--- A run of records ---
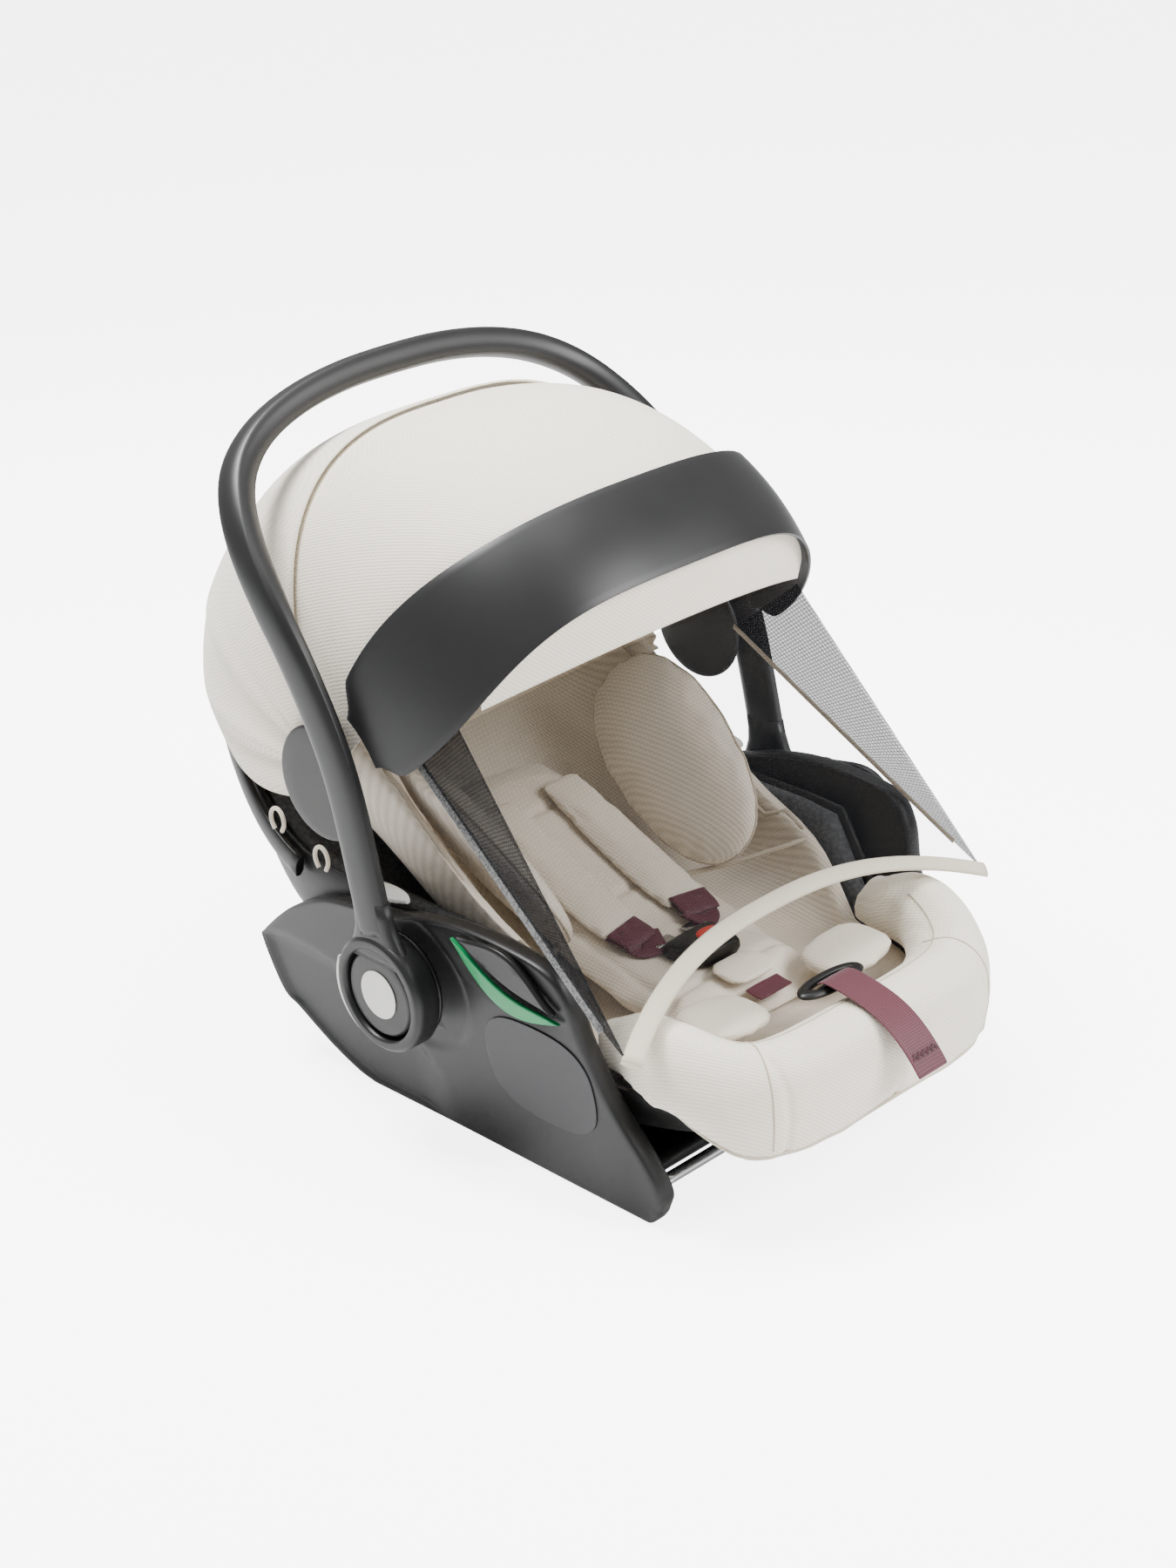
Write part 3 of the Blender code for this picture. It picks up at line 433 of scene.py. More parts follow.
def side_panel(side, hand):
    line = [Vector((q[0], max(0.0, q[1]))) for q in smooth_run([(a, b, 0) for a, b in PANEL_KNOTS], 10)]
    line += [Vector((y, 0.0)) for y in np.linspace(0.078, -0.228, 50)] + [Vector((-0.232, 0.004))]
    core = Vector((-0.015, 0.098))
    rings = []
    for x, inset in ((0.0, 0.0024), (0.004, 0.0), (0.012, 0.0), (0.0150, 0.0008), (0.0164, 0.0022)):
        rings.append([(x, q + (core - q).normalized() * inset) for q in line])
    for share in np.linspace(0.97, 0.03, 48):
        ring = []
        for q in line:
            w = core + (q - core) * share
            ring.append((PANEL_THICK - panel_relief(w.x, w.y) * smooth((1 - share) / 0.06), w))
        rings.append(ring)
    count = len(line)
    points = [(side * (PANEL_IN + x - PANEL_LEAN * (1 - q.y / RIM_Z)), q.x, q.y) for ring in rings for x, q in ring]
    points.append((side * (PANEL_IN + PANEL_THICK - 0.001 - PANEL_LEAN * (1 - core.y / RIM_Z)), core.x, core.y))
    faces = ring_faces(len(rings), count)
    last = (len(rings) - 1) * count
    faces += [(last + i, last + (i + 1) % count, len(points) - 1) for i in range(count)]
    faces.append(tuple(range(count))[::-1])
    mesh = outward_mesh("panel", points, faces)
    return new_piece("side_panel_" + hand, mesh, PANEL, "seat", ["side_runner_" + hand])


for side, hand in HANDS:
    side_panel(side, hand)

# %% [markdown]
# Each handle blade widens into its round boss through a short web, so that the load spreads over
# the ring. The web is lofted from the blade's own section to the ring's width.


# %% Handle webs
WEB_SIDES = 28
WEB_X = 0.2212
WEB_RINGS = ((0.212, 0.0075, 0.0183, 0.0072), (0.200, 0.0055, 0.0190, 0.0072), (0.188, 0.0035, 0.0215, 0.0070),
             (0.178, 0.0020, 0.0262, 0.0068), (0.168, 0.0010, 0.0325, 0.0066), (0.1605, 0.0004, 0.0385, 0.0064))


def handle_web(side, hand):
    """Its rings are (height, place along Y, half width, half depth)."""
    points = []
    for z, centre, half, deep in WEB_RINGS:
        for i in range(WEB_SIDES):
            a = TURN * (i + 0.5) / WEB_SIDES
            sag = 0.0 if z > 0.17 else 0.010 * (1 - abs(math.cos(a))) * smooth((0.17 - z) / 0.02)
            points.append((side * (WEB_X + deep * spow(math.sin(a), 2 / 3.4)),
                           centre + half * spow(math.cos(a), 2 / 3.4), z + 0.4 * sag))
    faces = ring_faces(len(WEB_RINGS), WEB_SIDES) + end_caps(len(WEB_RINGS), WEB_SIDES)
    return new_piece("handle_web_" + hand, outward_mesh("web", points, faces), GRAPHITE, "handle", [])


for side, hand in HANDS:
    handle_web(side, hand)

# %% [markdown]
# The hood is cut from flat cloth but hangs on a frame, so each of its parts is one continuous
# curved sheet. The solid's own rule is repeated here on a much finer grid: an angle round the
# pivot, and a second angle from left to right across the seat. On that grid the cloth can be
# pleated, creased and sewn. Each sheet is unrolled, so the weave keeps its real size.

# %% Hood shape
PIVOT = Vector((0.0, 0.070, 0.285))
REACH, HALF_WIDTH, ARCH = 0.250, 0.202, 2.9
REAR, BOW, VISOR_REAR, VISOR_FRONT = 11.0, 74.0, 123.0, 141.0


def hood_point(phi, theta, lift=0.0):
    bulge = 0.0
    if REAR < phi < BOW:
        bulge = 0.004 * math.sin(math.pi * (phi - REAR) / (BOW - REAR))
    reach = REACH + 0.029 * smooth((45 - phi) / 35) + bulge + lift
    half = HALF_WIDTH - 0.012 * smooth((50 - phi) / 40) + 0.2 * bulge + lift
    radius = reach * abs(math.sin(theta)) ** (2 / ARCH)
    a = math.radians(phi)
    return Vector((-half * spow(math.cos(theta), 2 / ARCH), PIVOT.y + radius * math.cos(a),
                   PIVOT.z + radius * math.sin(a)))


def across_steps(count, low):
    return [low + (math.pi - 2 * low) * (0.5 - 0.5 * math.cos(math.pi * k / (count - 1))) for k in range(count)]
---
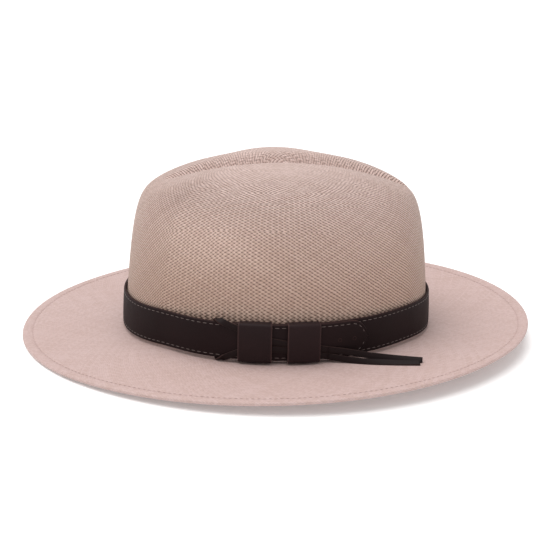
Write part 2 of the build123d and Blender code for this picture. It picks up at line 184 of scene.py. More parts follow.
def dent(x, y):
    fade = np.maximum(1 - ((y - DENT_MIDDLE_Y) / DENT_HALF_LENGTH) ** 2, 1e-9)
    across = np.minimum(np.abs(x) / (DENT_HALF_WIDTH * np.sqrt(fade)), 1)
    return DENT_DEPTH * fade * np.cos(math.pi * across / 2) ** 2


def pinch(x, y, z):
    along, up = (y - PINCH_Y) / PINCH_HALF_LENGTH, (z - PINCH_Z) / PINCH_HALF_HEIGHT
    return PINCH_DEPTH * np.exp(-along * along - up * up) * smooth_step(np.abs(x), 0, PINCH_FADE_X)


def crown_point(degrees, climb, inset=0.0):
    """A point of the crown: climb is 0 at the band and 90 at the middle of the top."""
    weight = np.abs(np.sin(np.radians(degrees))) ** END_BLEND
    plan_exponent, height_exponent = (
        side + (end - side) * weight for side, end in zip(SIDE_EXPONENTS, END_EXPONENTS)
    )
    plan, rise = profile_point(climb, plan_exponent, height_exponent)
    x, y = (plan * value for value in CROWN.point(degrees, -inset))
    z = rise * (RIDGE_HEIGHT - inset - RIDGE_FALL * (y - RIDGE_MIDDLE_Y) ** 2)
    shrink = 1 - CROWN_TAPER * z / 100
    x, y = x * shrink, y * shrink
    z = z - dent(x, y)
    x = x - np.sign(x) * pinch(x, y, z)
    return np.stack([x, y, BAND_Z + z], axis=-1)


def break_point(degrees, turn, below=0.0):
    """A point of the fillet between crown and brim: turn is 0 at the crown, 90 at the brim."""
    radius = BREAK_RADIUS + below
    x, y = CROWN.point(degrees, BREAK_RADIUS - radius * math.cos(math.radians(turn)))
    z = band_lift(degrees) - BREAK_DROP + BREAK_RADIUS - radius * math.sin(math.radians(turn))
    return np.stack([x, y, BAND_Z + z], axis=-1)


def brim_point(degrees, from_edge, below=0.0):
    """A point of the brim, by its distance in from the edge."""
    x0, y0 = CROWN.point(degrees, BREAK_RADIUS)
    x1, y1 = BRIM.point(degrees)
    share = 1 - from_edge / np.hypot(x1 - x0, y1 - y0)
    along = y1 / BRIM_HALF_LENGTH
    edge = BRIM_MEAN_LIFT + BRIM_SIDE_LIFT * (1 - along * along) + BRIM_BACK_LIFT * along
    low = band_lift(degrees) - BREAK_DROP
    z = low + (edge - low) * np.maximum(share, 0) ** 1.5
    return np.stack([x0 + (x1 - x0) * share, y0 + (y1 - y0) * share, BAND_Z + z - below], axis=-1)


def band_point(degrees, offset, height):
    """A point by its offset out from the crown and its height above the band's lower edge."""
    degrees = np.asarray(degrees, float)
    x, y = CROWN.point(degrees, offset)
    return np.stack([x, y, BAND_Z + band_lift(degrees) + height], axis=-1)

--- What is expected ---
Taking the records above, retype every line from the one with "Write part 3" down to the one with "# the ring.", exactly and with nothing else.

--- Solution to the problem ---
Write part 3 of the Blender code for this picture. It picks up at line 433 of scene.py. More parts follow.
def side_panel(side, hand):
    line = [Vector((q[0], max(0.0, q[1]))) for q in smooth_run([(a, b, 0) for a, b in PANEL_KNOTS], 10)]
    line += [Vector((y, 0.0)) for y in np.linspace(0.078, -0.228, 50)] + [Vector((-0.232, 0.004))]
    core = Vector((-0.015, 0.098))
    rings = []
    for x, inset in ((0.0, 0.0024), (0.004, 0.0), (0.012, 0.0), (0.0150, 0.0008), (0.0164, 0.0022)):
        rings.append([(x, q + (core - q).normalized() * inset) for q in line])
    for share in np.linspace(0.97, 0.03, 48):
        ring = []
        for q in line:
            w = core + (q - core) * share
            ring.append((PANEL_THICK - panel_relief(w.x, w.y) * smooth((1 - share) / 0.06), w))
        rings.append(ring)
    count = len(line)
    points = [(side * (PANEL_IN + x - PANEL_LEAN * (1 - q.y / RIM_Z)), q.x, q.y) for ring in rings for x, q in ring]
    points.append((side * (PANEL_IN + PANEL_THICK - 0.001 - PANEL_LEAN * (1 - core.y / RIM_Z)), core.x, core.y))
    faces = ring_faces(len(rings), count)
    last = (len(rings) - 1) * count
    faces += [(last + i, last + (i + 1) % count, len(points) - 1) for i in range(count)]
    faces.append(tuple(range(count))[::-1])
    mesh = outward_mesh("panel", points, faces)
    return new_piece("side_panel_" + hand, mesh, PANEL, "seat", ["side_runner_" + hand])


for side, hand in HANDS:
    side_panel(side, hand)

# %% [markdown]
# Each handle blade widens into its round boss through a short web, so that the load spreads over
# the ring. The web is lofted from the blade's own section to the ring's width.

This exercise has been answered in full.